Arequipa listens in a lower register. Set beneath the watchful presence of El Misti volcano, the city carries itself with composure — white stone façades, broad skies, and a pace that favours reflection over urgency. Sound here follows that same logic. It doesn’t rush to be noticed. It waits.

Music in Arequipa has long been shaped by poetry and restraint. The yaraví, a traditional song form rooted in mestizo and Andean culture, remains its emotional anchor. Slow, melancholic, and intimate, these songs are built for closeness — guitar strings brushed rather than struck, voices carrying vulnerability rather than power. Listening to yaraví feels less like an event and more like a conversation you’ve been trusted with.
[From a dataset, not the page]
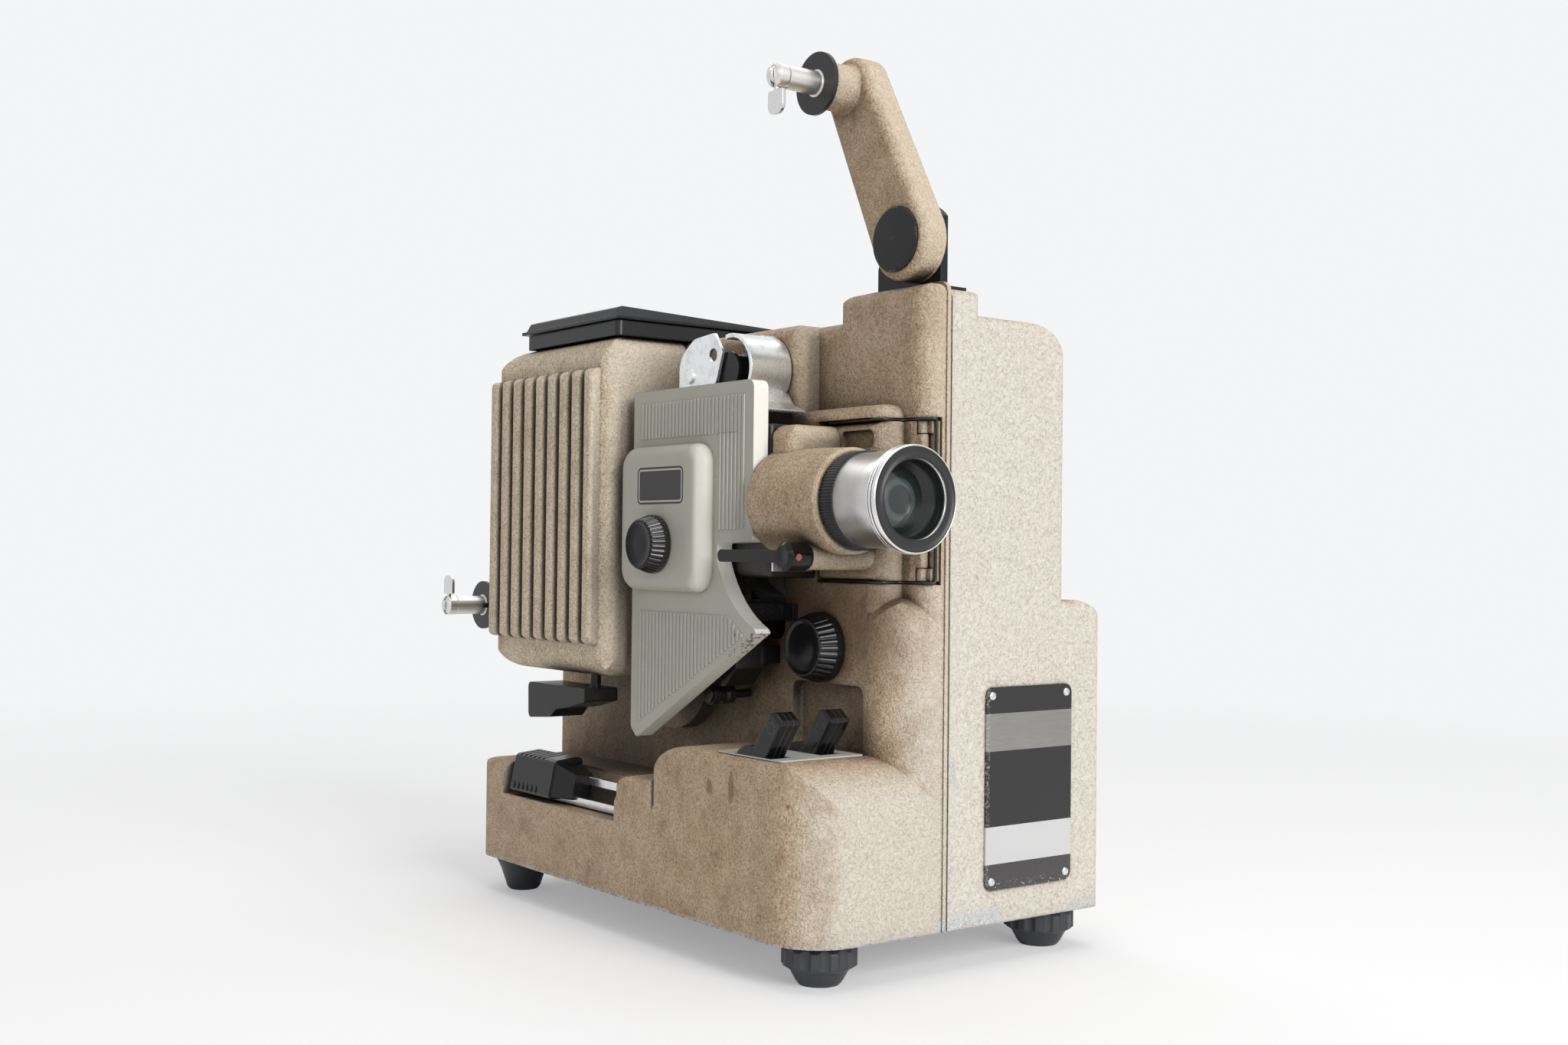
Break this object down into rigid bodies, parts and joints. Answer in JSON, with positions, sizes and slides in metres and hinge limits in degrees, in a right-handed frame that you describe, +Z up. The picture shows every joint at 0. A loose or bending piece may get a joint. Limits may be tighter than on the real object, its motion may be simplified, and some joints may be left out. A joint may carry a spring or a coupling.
{
  "type": "movie projector",
  "caption": "Small-gauge table movie projector: cast two-part housing with ribbed lamp house, zoom lens on a swinging carrier, film door, folding reel arms, levers and screw feet.",
  "frame": {"origin": "middle of the bounding box in plan, at the floor under the feet", "axes": "+Z up, -Y the way the lens throws, -X the film side where the operator stands, +X the drive side"},
  "size_m": [0.1326, 0.3084, 0.3037],
  "materials": {
    "cast_paint": "wrinkle paint",
    "sheet_steel": "zinc plated",
    "black_plastic": "gloss",
    "door_plastic": "satin",
    "bright_metal": "polished",
    "barrel_metal": "fine turned",
    "optical_glass": "polished",
    "lamp_glass": "polished",
    "plate_print": "printed bands",
    "zinc_metal": "mottled zinc chromate",
    "arm_strip": "satin",
    "foot_rubber": "matt",
    "belt_rubber": "matt",
    "motor_metal": "bare",
    "lever_plastic": "gloss",
    "white_plate": "enamel",
    "inlet_plastic": "satin"
  },
  "bodies": {
    "chassis": {"film_side_casting": "cast_paint", "drive_cover": "cast_paint", "bottom_plate": "sheet_steel", "cover_screws": "bright_metal", "mains_inlet": "inlet_plastic", "voltage_selector": "inlet_plastic", "front_plate": "plate_print", "plate_rivets": "bright_metal", "lamp_house": "cast_paint", "condenser_lens": "optical_glass", "projection_lamp": "lamp_glass", "lamp_socket": "inlet_plastic", "lamp_reflector": "bright_metal", "cap_frame": "black_plastic", "carrier_hinge": "cast_paint", "gate_housing": "zinc_metal", "aperture_plate": "bright_metal", "lever_shaft": "sheet_steel", "lever_plate": "white_plate", "slide_rails": "bright_metal", "upper_shoe": "zinc_metal", "upper_cheek": "zinc_metal", "lower_guide": "black_plastic", "lower_guard": "zinc_metal", "feed_bracket": "sheet_steel", "takeup_bracket": "sheet_steel", "rear_feet": "foot_rubber", "shutter_bearings": "cast_paint", "drive_belt": "belt_rubber", "motor": "motor_metal"},
    "carrier": {"lens_carrier": "cast_paint", "pressure_plate": "bright_metal"},
    "lens": {"lens_barrel": "barrel_metal", "lens_glasses": "optical_glass"},
    "zoom": {"zoom_ring": "black_plastic"},
    "gate_catch": {"gate_lever": "black_plastic"},
    "cover_door": {"film_door": "door_plastic", "door_box": "door_plastic"},
    "framing": {"framing_knob": "black_plastic"},
    "rotor": {"motor_rotor": "motor_metal"},
    "shutter_set": {"shutter": "sheet_steel"},
    "upper_wheel": {"upper_sprocket": "black_plastic"},
    "lower_wheel": {"lower_sprocket": "black_plastic"},
    "inching": {"inching_knob": "black_plastic"},
    "outer_lever": {"outer_switch_lever": "lever_plastic"},
    "inner_lever": {"inner_switch_lever": "lever_plastic"},
    "speed_slide_block": {"speed_slider": "black_plastic"},
    "lamp_grip": {"lamp_lever": "black_plastic"},
    "lid": {"cap_lid": "black_plastic"},
    "roller": {"lower_roller": "black_plastic"},
    "feed": {"feed_arm": "cast_paint", "feed_arm_strip": "arm_strip"},
    "feed_shaft": {"feed_spindle": "bright_metal"},
    "feed_catch": {"feed_latch": "bright_metal"},
    "takeup": {"takeup_arm": "cast_paint"},
    "takeup_shaft": {"takeup_spindle": "bright_metal"},
    "takeup_catch": {"takeup_latch": "bright_metal"},
    "left_foot": {"left_front_foot": "foot_rubber"},
    "right_foot": {"right_front_foot": "foot_rubber"}
  },
  "joints": [
    {"name": "carrier_swing", "type": "hinge", "parent": "chassis", "child": "carrier", "pos_m": [-0.0142, -0.1295, 0.1515], "axis": [0, 0, 1], "range_deg": [0, 85]},
    {"name": "lens_focus", "type": "slide", "parent": "carrier", "child": "lens", "axis": [0, -1, 0], "range_m": [0, 0.006]},
    {"name": "zoom_turn", "type": "hinge", "parent": "lens", "child": "zoom", "pos_m": [-0.039, -0.1301, 0.1514], "axis": [0, 1, 0], "range_deg": [-45, 45]},
    {"name": "gate_lever_turn", "type": "hinge", "parent": "carrier", "child": "gate_catch", "pos_m": [-0.053, -0.1147, 0.1336], "axis": [-1, 0, 0], "range_deg": [0, 90]},
    {"name": "door_pull", "type": "slide", "parent": "chassis", "child": "cover_door", "axis": [-1, 0, 0], "range_m": [0, 0.022]},
    {"name": "framing_turn", "type": "hinge", "parent": "cover_door", "child": "framing", "pos_m": [-0.058, -0.0406, 0.1372], "axis": [1, 0, 0], "range_deg": [-60, 60]},
    {"name": "motor_turn", "type": "hinge", "parent": "chassis", "child": "rotor", "pos_m": [0.022, 0.0049, 0.1355], "axis": [0, 1, 0], "continuous": true},
    {"name": "shutter_turn", "type": "hinge", "parent": "chassis", "child": "shutter_set", "pos_m": [-0.0185, -0.0451, 0.1514], "axis": [0, 1, 0], "continuous": true},
    {"name": "upper_sprocket_turn", "type": "hinge", "parent": "chassis", "child": "upper_wheel", "pos_m": [-0.028, -0.0611, 0.1975], "axis": [1, 0, 0], "continuous": true},
    {"name": "lower_sprocket_turn", "type": "hinge", "parent": "chassis", "child": "lower_wheel", "pos_m": [-0.028, -0.0591, 0.0995], "axis": [1, 0, 0], "continuous": true},
    {"name": "inching_turn", "type": "hinge", "parent": "chassis", "child": "inching", "pos_m": [-0.028, -0.0941, 0.1034], "axis": [1, 0, 0], "continuous": true},
    {"name": "outer_lever_tilt", "type": "hinge", "parent": "chassis", "child": "outer_lever", "pos_m": [-0.057, -0.1001, 0.06435], "axis": [-1, 0, 0], "range_deg": [0, 60]},
    {"name": "inner_lever_tilt", "type": "hinge", "parent": "chassis", "child": "inner_lever", "pos_m": [-0.037, -0.1001, 0.06435], "axis": [-1, 0, 0], "range_deg": [0, 60]},
    {"name": "speed_slide", "type": "slide", "parent": "chassis", "child": "speed_slide_block", "axis": [0, -1, 0], "range_m": [0, 0.03]},
    {"name": "lamp_lever_turn", "type": "hinge", "parent": "chassis", "child": "lamp_grip", "pos_m": [-0.055, 0.0049, 0.0875], "axis": [0, 0, 1], "range_deg": [-8, 8]},
    {"name": "lid_open", "type": "hinge", "parent": "chassis", "child": "lid", "pos_m": [0.0281, 0.0149, 0.219], "axis": [0, 1, 0], "range_deg": [0, 75]},
    {"name": "lower_roller_spin", "type": "hinge", "parent": "chassis", "child": "roller", "pos_m": [-0.039, -0.0526, 0.085], "axis": [1, 0, 0], "continuous": true},
    {"name": "feed_fold", "type": "hinge", "parent": "chassis", "child": "feed", "pos_m": [-0.013, -0.1196, 0.2375], "axis": [-1, 0, 0], "range_deg": [0, 62]},
    {"name": "feed_spin", "type": "hinge", "parent": "feed", "child": "feed_shaft", "pos_m": [-0.013, -0.09225, 0.29236], "axis": [1, 0, 0], "continuous": true},
    {"name": "feed_latch_flip", "type": "hinge", "parent": "feed_shaft", "child": "feed_catch", "pos_m": [-0.047, -0.09225, 0.29236], "axis": [0, 1, 0], "range_deg": [0, 90]},
    {"name": "takeup_fold", "type": "hinge", "parent": "chassis", "child": "takeup", "pos_m": [-0.013, 0.0924, 0.11], "axis": [1, 0, 0], "range_deg": [0, 90]},
    {"name": "takeup_spin", "type": "hinge", "parent": "takeup", "child": "takeup_shaft", "pos_m": [-0.013, 0.1429, 0.11], "axis": [1, 0, 0], "continuous": true},
    {"name": "takeup_latch_flip", "type": "hinge", "parent": "takeup_shaft", "child": "takeup_catch", "pos_m": [-0.047, 0.1429, 0.11], "axis": [0, -1, 0], "range_deg": [0, 90]},
    {"name": "left_foot_screw", "type": "slide", "parent": "chassis", "child": "left_foot", "axis": [0, 0, -1], "range_m": [0, 0.006]},
    {"name": "right_foot_screw", "type": "slide", "parent": "chassis", "child": "right_foot", "axis": [0, 0, -1], "range_m": [0, 0.006]}
  ],
  "couplings": [
    {"joint": "shutter_turn", "follows": "motor_turn", "ratio": 0.9},
    {"joint": "upper_sprocket_turn", "follows": "motor_turn", "ratio": -0.0833},
    {"joint": "lower_sprocket_turn", "follows": "motor_turn", "ratio": -0.0833},
    {"joint": "inching_turn", "follows": "motor_turn", "ratio": -0.9}
  ]
}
Unlike cities defined by scenes or cycles, Arequipa’s listening culture is steady. Cafés, cultural centres, and small performance rooms host folk, classical, and contemporary acoustic music with little fanfare. The audience listens attentively. Applause is measured. Silence is respected. It’s a city that understands music as something to live alongside, not schedule around.

That sensibility has begun to attract a new generation of listeners and musicians who value subtlety. Jazz ensembles, chamber groups, and experimental artists find space here to explore tone and texture without pressure. Vinyl listening sessions, when they happen, are unshowy and sincere — records chosen for emotional weight rather than rarity.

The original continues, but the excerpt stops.